*AIM OF THE TASK:* Copy out every line exactly as given.

*RECORDS FOR THE TASK:*

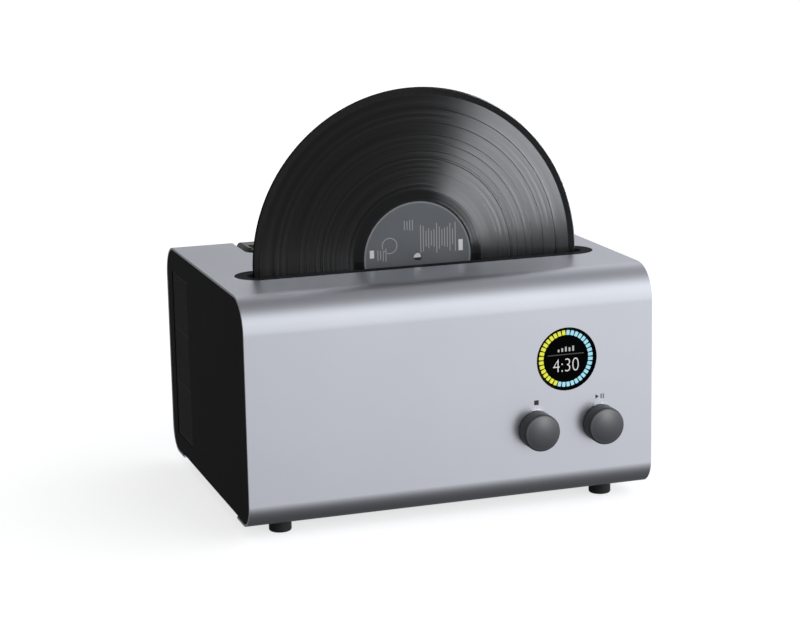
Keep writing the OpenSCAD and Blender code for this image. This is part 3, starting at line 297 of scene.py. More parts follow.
def spread(tree, value, low, high, value_range=NOISE_RANGE):
    """Maps noise, which gathers round one half, to the range from low to high."""
    return add_node(tree, "ShaderNodeMapRange", {
        "Value": value, **value_range, "To Min": low, "To Max": high}).outputs["Result"]


def grain(tree, size_mm, stretch=(1, 1, 1)):
    """Noise whose blobs are about size_mm across, pulled out along an axis by stretch."""
    where = add_node(tree, "ShaderNodeTexCoord").outputs["Object"]
    place = add_node(tree, "ShaderNodeMapping", {
        "Vector": where, "Scale": [1 / s for s in stretch]}).outputs["Vector"]
    noise = add_node(tree, "ShaderNodeTexNoise", {
        "Vector": place, "Scale": 1 / (size_mm * MM), "Detail": NOISE_DETAIL})
    return noise.outputs["Fac"]


def tinted(material, value, dark, light):
    """Mixes two colours by a value and feeds the shader's base colour."""
    mix = add_node(material.node_tree, "ShaderNodeMix", {
        0: value, MIX_FIRST: (*dark, 1), MIX_SECOND: (*light, 1)}, data_type="RGBA")
    plug(shader_of(material), {"Base Color": mix.outputs[MIX_RESULT]})


def bumped(material, height, depth_mm):
    bump = add_node(material.node_tree, "ShaderNodeBump", {
        "Height": height, "Strength": 1.0, "Distance": depth_mm * MM})
    plug(shader_of(material), {"Normal": bump.outputs["Normal"]})


def finish(name, color, drift=0.06, rough=(0.4, 0.5), patch_mm=40, grain_mm=0.5,
           depth_mm=0.01, stretch=(1, 1, 1), **sockets):
    """A material with drifting colour and roughness, and a bump at the grain's scale."""
    material = FINISH[name] = new_material(name)
    tree = material.node_tree
    patches = spread(tree, grain(tree, patch_mm), 0.0, 1.0)
    tinted(material, patches, [c * (1 - drift) for c in color],
           [c * (1 + drift) for c in color])
    fine = grain(tree, grain_mm, stretch)
    plug(shader_of(material), {"Roughness": spread(tree, fine, *rough)})
    bumped(material, fine, depth_mm)
    plug(shader_of(material), {key.replace("_", " "): v for key, v in sockets.items()})
    return material


print("noise is read between", *NOISE_RANGE.values())

# %% Finishes of the casing
finish("satin_aluminium", (0.70, 0.715, 0.765), drift=0.012, rough=(0.35, 0.39),
       patch_mm=70, grain_mm=0.35, depth_mm=0.004, Metallic=1.0)
finish("black_powder_coat", (0.005, 0.005, 0.0056), drift=0.1, rough=(0.5, 0.62),
       patch_mm=60, grain_mm=0.7, depth_mm=0.02, Specular_IOR_Level=0.08)
finish("vent_moulding", (0.03, 0.03, 0.031), rough=(0.5, 0.62), grain_mm=0.4,
       depth_mm=0.015)
finish("slot_moulding", (0.014, 0.0155, 0.021), rough=(0.5, 0.6), grain_mm=0.4,
       depth_mm=0.012, Specular_IOR_Level=0.03)
finish("foot_rubber", (0.013, 0.0145, 0.0145), drift=0.15, rough=(0.55, 0.75), patch_mm=6,
       grain_mm=0.5, depth_mm=0.03)
finish("zinc_plate", (0.5, 0.51, 0.53), drift=0.08, rough=(0.25, 0.42), patch_mm=8,
       grain_mm=0.3, depth_mm=0.008, Metallic=1.0)
print("finishes so far:", len(FINISH))

# %% Finishes of the controls and the tank
finish("knob_finish", (0.038, 0.039, 0.045), drift=0.05, rough=(0.42, 0.47), patch_mm=12,
       grain_mm=0.3, depth_mm=0.008)
finish("display_black", (0.0008, 0.0009, 0.0012), drift=0.3, rough=(0.10, 0.16),
       patch_mm=10, grain_mm=1.5, depth_mm=0.001, Specular_IOR_Level=0.02)
finish("tank_moulding", (0.17, 0.163, 0.152), drift=0.05, rough=(0.24, 0.36), patch_mm=50,
       grain_mm=0.8, depth_mm=0.006)
finish("smoked_moulding", (0.04, 0.042, 0.046), rough=(0.18, 0.3), grain_mm=0.8,
       depth_mm=0.005)
finish("bay_moulding", (0.0085, 0.009, 0.0105), rough=(0.4, 0.52), grain_mm=0.6,
       depth_mm=0.015)
print("finishes so far:", len(FINISH))

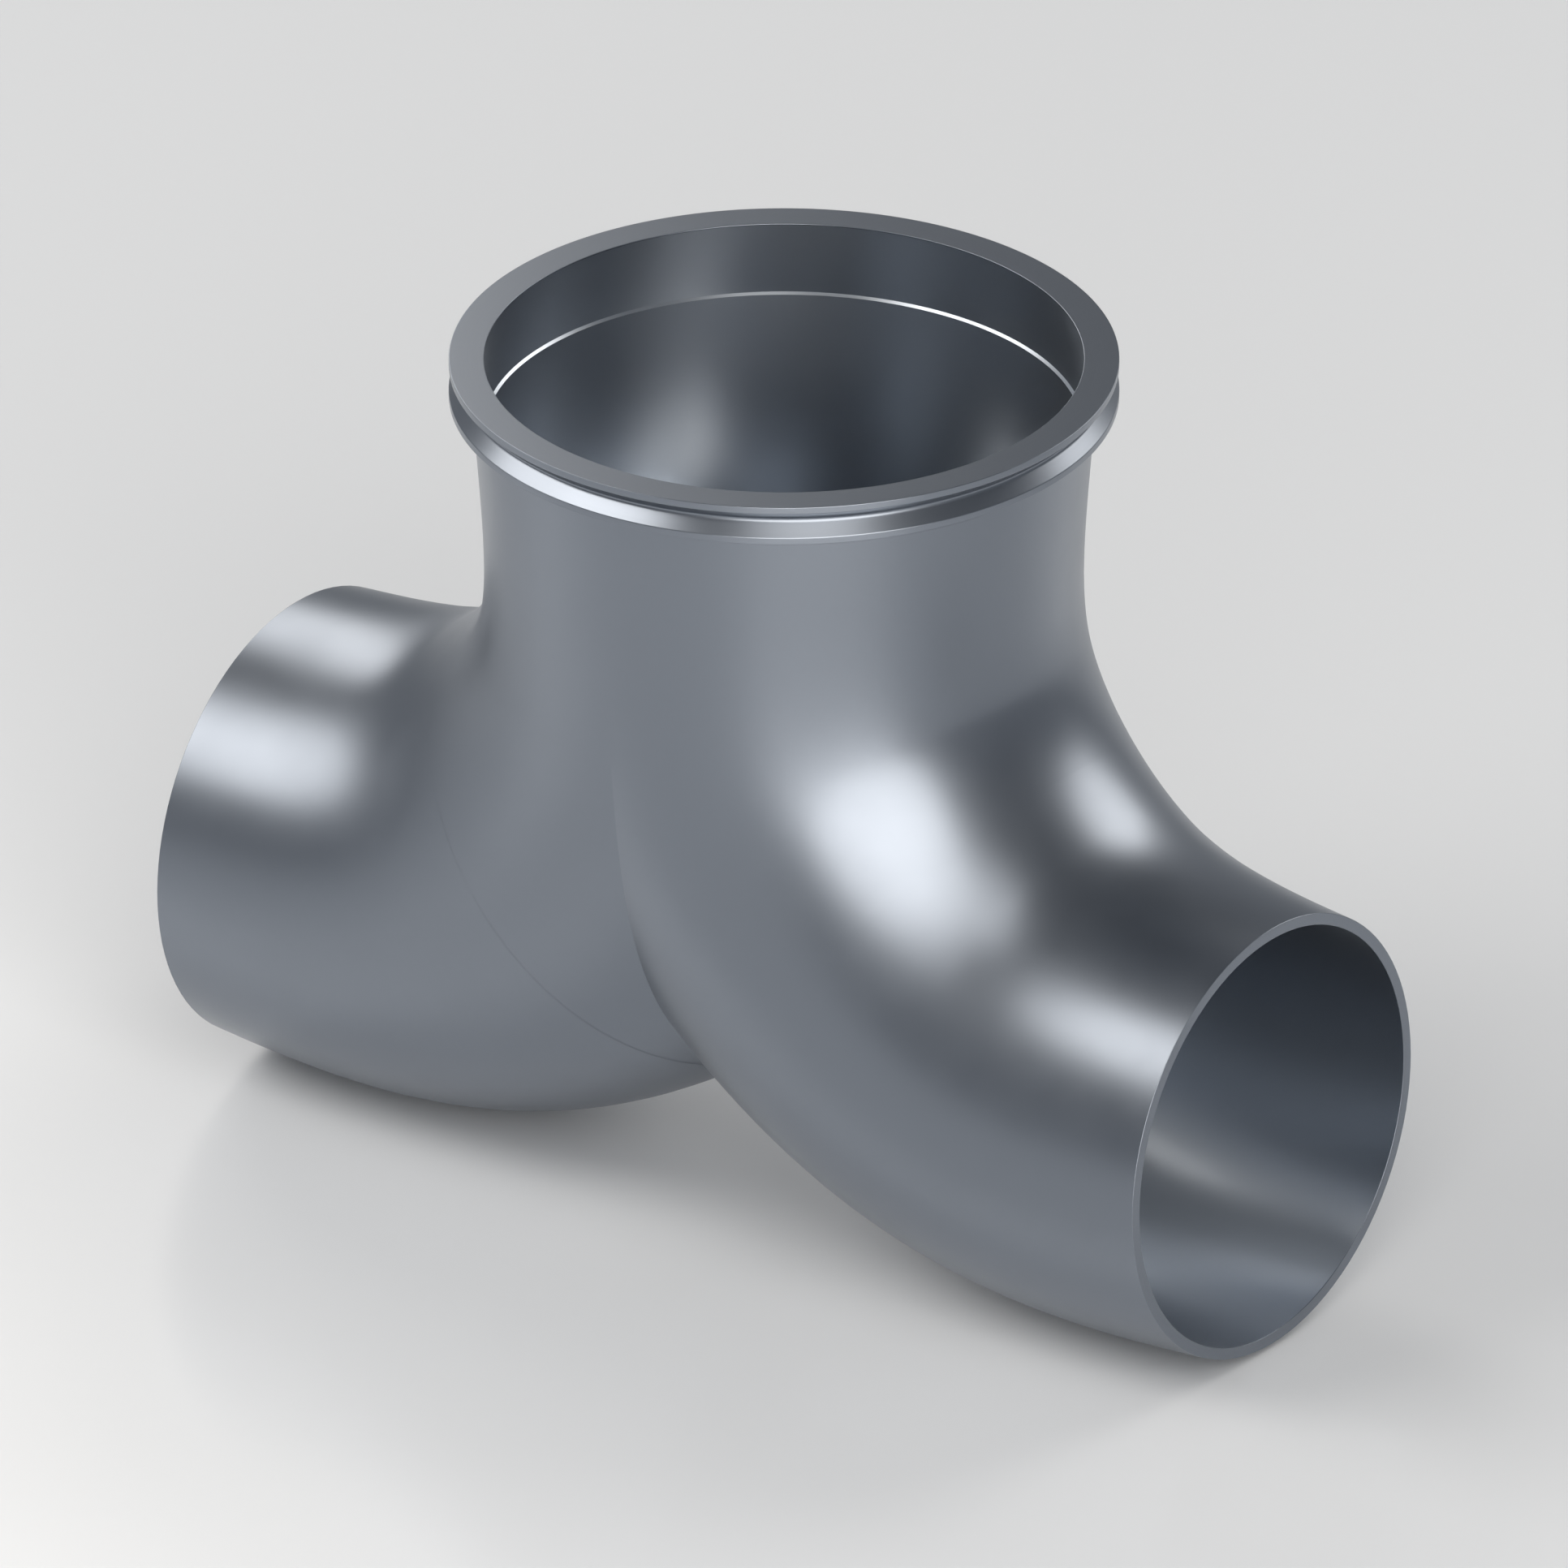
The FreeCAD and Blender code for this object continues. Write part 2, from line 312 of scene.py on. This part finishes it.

*PROBLEM SOLUTION:*
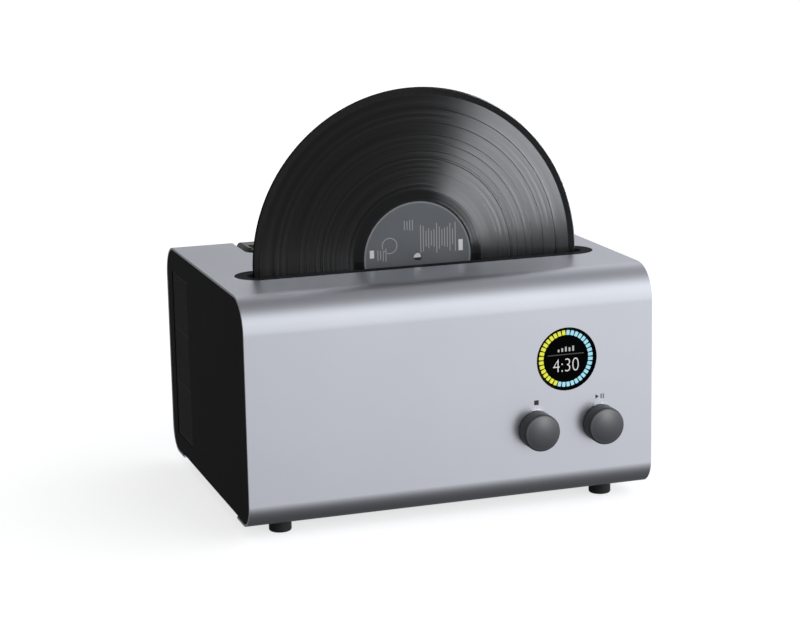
Keep writing the OpenSCAD and Blender code for this image. This is part 3, starting at line 297 of scene.py. More parts follow.
def spread(tree, value, low, high, value_range=NOISE_RANGE):
    """Maps noise, which gathers round one half, to the range from low to high."""
    return add_node(tree, "ShaderNodeMapRange", {
        "Value": value, **value_range, "To Min": low, "To Max": high}).outputs["Result"]


def grain(tree, size_mm, stretch=(1, 1, 1)):
    """Noise whose blobs are about size_mm across, pulled out along an axis by stretch."""
    where = add_node(tree, "ShaderNodeTexCoord").outputs["Object"]
    place = add_node(tree, "ShaderNodeMapping", {
        "Vector": where, "Scale": [1 / s for s in stretch]}).outputs["Vector"]
    noise = add_node(tree, "ShaderNodeTexNoise", {
        "Vector": place, "Scale": 1 / (size_mm * MM), "Detail": NOISE_DETAIL})
    return noise.outputs["Fac"]


def tinted(material, value, dark, light):
    """Mixes two colours by a value and feeds the shader's base colour."""
    mix = add_node(material.node_tree, "ShaderNodeMix", {
        0: value, MIX_FIRST: (*dark, 1), MIX_SECOND: (*light, 1)}, data_type="RGBA")
    plug(shader_of(material), {"Base Color": mix.outputs[MIX_RESULT]})


def bumped(material, height, depth_mm):
    bump = add_node(material.node_tree, "ShaderNodeBump", {
        "Height": height, "Strength": 1.0, "Distance": depth_mm * MM})
    plug(shader_of(material), {"Normal": bump.outputs["Normal"]})


def finish(name, color, drift=0.06, rough=(0.4, 0.5), patch_mm=40, grain_mm=0.5,
           depth_mm=0.01, stretch=(1, 1, 1), **sockets):
    """A material with drifting colour and roughness, and a bump at the grain's scale."""
    material = FINISH[name] = new_material(name)
    tree = material.node_tree
    patches = spread(tree, grain(tree, patch_mm), 0.0, 1.0)
    tinted(material, patches, [c * (1 - drift) for c in color],
           [c * (1 + drift) for c in color])
    fine = grain(tree, grain_mm, stretch)
    plug(shader_of(material), {"Roughness": spread(tree, fine, *rough)})
    bumped(material, fine, depth_mm)
    plug(shader_of(material), {key.replace("_", " "): v for key, v in sockets.items()})
    return material


print("noise is read between", *NOISE_RANGE.values())

# %% Finishes of the casing
finish("satin_aluminium", (0.70, 0.715, 0.765), drift=0.012, rough=(0.35, 0.39),
       patch_mm=70, grain_mm=0.35, depth_mm=0.004, Metallic=1.0)
finish("black_powder_coat", (0.005, 0.005, 0.0056), drift=0.1, rough=(0.5, 0.62),
       patch_mm=60, grain_mm=0.7, depth_mm=0.02, Specular_IOR_Level=0.08)
finish("vent_moulding", (0.03, 0.03, 0.031), rough=(0.5, 0.62), grain_mm=0.4,
       depth_mm=0.015)
finish("slot_moulding", (0.014, 0.0155, 0.021), rough=(0.5, 0.6), grain_mm=0.4,
       depth_mm=0.012, Specular_IOR_Level=0.03)
finish("foot_rubber", (0.013, 0.0145, 0.0145), drift=0.15, rough=(0.55, 0.75), patch_mm=6,
       grain_mm=0.5, depth_mm=0.03)
finish("zinc_plate", (0.5, 0.51, 0.53), drift=0.08, rough=(0.25, 0.42), patch_mm=8,
       grain_mm=0.3, depth_mm=0.008, Metallic=1.0)
print("finishes so far:", len(FINISH))

# %% Finishes of the controls and the tank
finish("knob_finish", (0.038, 0.039, 0.045), drift=0.05, rough=(0.42, 0.47), patch_mm=12,
       grain_mm=0.3, depth_mm=0.008)
finish("display_black", (0.0008, 0.0009, 0.0012), drift=0.3, rough=(0.10, 0.16),
       patch_mm=10, grain_mm=1.5, depth_mm=0.001, Specular_IOR_Level=0.02)
finish("tank_moulding", (0.17, 0.163, 0.152), drift=0.05, rough=(0.24, 0.36), patch_mm=50,
       grain_mm=0.8, depth_mm=0.006)
finish("smoked_moulding", (0.04, 0.042, 0.046), rough=(0.18, 0.3), grain_mm=0.8,
       depth_mm=0.005)
finish("bay_moulding", (0.0085, 0.009, 0.0105), rough=(0.4, 0.52), grain_mm=0.6,
       depth_mm=0.015)
print("finishes so far:", len(FINISH))

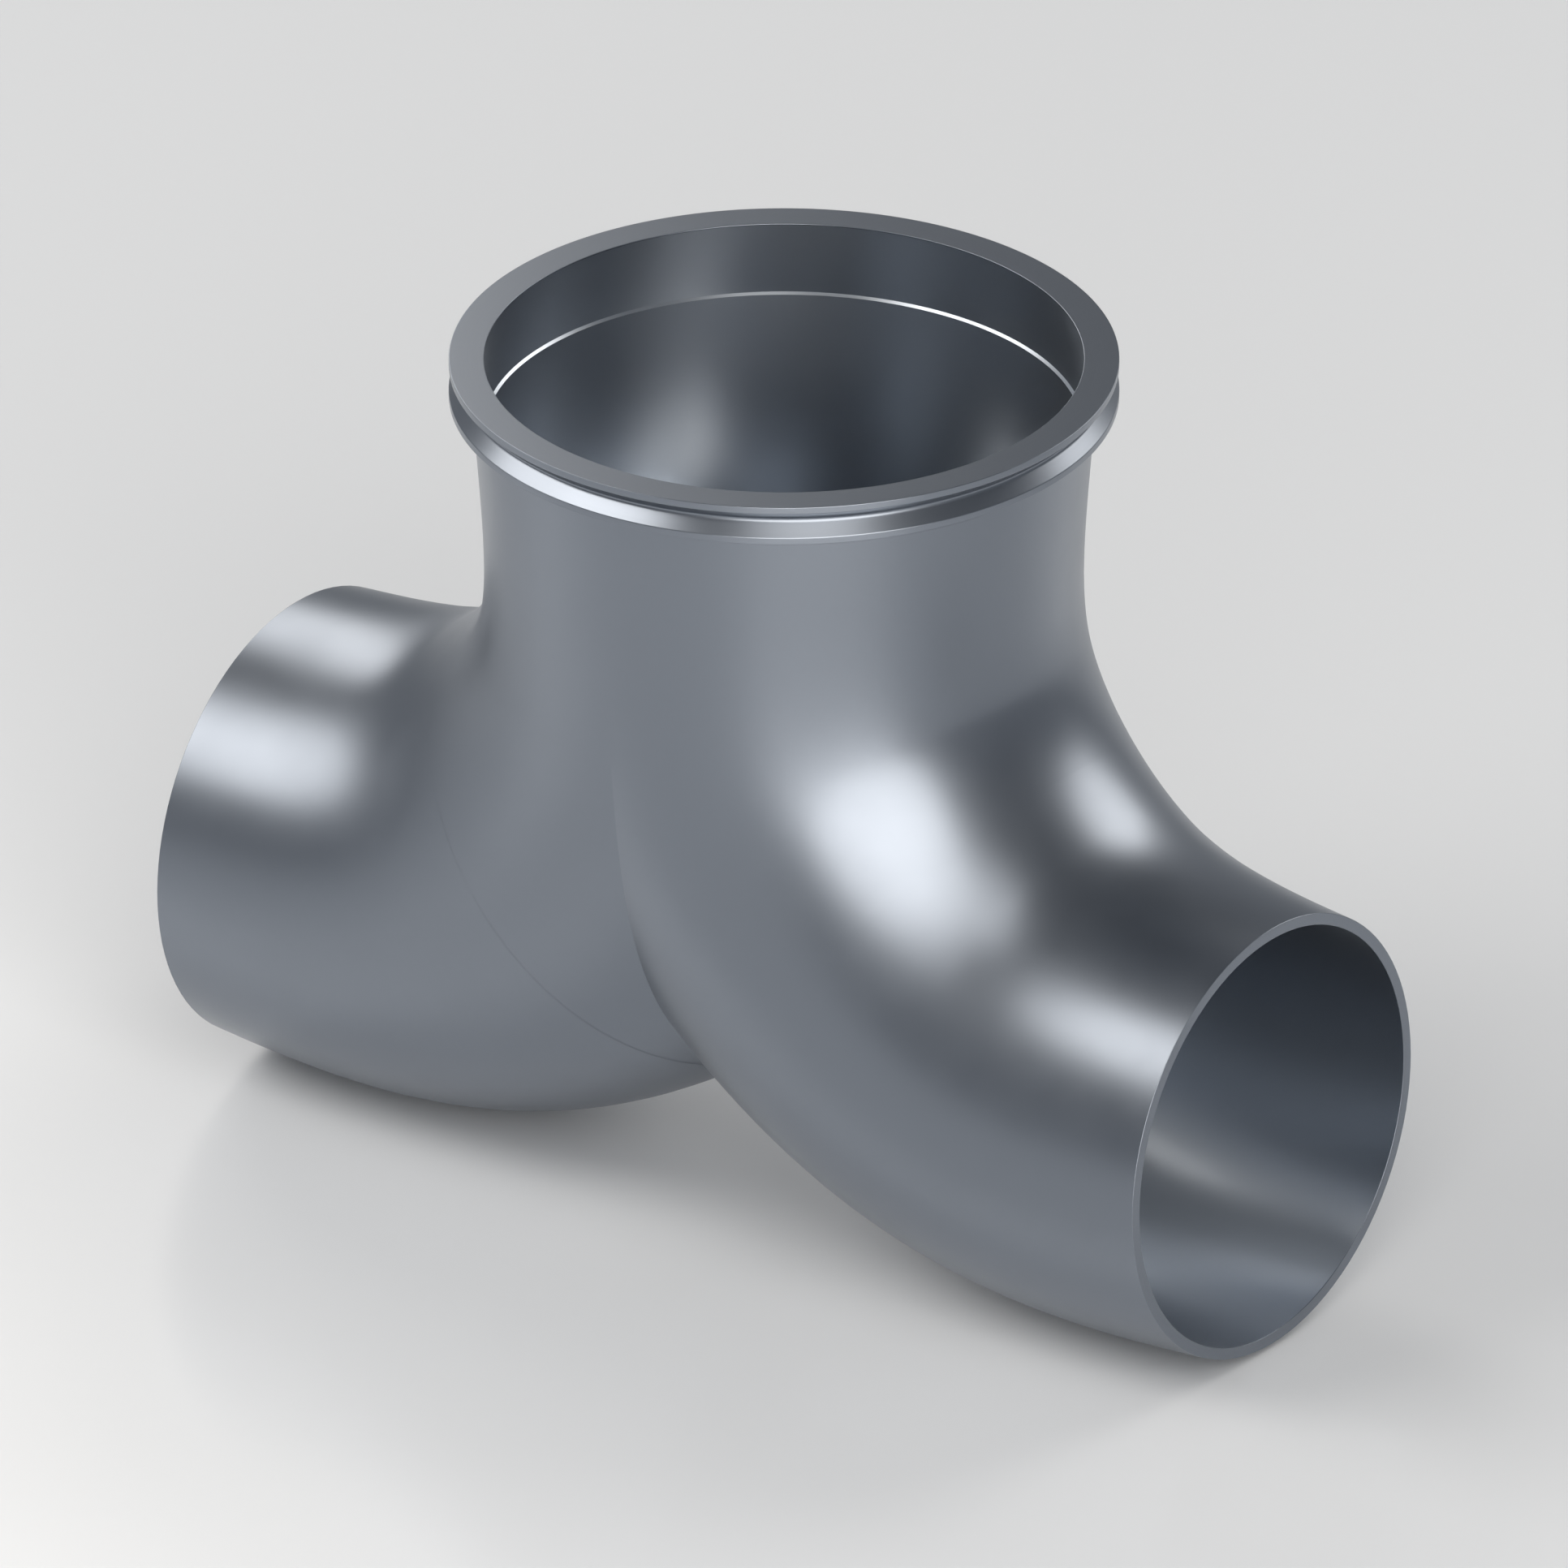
The FreeCAD and Blender code for this object continues. Write part 2, from line 312 of scene.py on. This part finishes it.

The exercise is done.